Data centers are intensive users of both water and energy, and their demands are highly concentrated. Even if average consumption is lower than peak projections suggest, the infrastructure required to support that peak must still be financed, built, and maintained.

That is where the conversation is shifting.

I do see an opportunity for some of the Rust Belt cities that have lost big manufacturing and population. They have excess water.
John Newsome, City of Columbus

Rather than focusing solely on total water availability, communities and developers are increasingly looking at how water is sourced, delivered, and reused. Recycled water systems—long used in parts of the West—are gaining attention as a way to reduce pressure on potable supplies.

“Recycled water lessens our demand on potable water,” Newsome said.

For site selectors, reuse infrastructure can signal a higher level of readiness. But it also introduces additional layers of complexity, from permitting to treatment standards to long-term system management.

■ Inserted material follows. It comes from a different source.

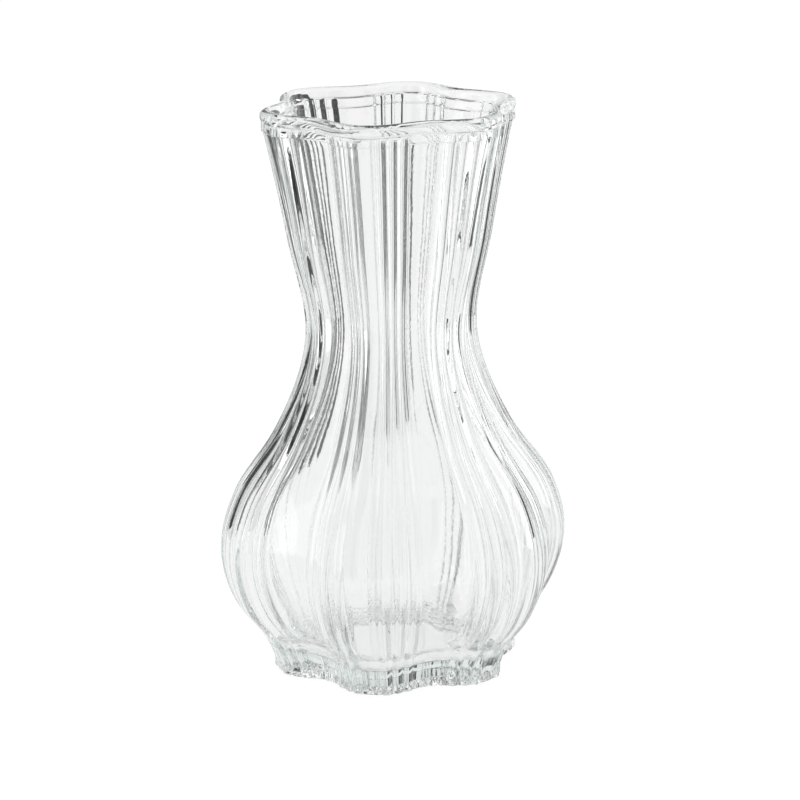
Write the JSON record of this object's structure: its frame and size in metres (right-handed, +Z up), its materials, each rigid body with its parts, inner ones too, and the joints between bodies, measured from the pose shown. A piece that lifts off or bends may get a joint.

The result is a more complicated equation than many initial site screens capture.

Water is not always the primary constraint. But it is increasingly part of the risk profile—one that intersects with infrastructure, policy, and community perception.

For companies evaluating sites, that means moving beyond binary questions of supply. It requires a closer look at system capacity, peak demand assumptions, infrastructure timelines, and the local political environment.

It also requires a more proactive approach to communication.

“I think we should make sure we’re having communications upfront,” Markham said.

That may be the most consistent lesson across markets.

Because in many cases, projects are not delayed or derailed by water itself, but by how water is understood—or misunderstood—by the stakeholders involved.

For site selectors, the implication is straightforward: water is neither a non-issue nor a universal barrier. It is a variable—one that must be evaluated with the same rigor as power, labor, and land.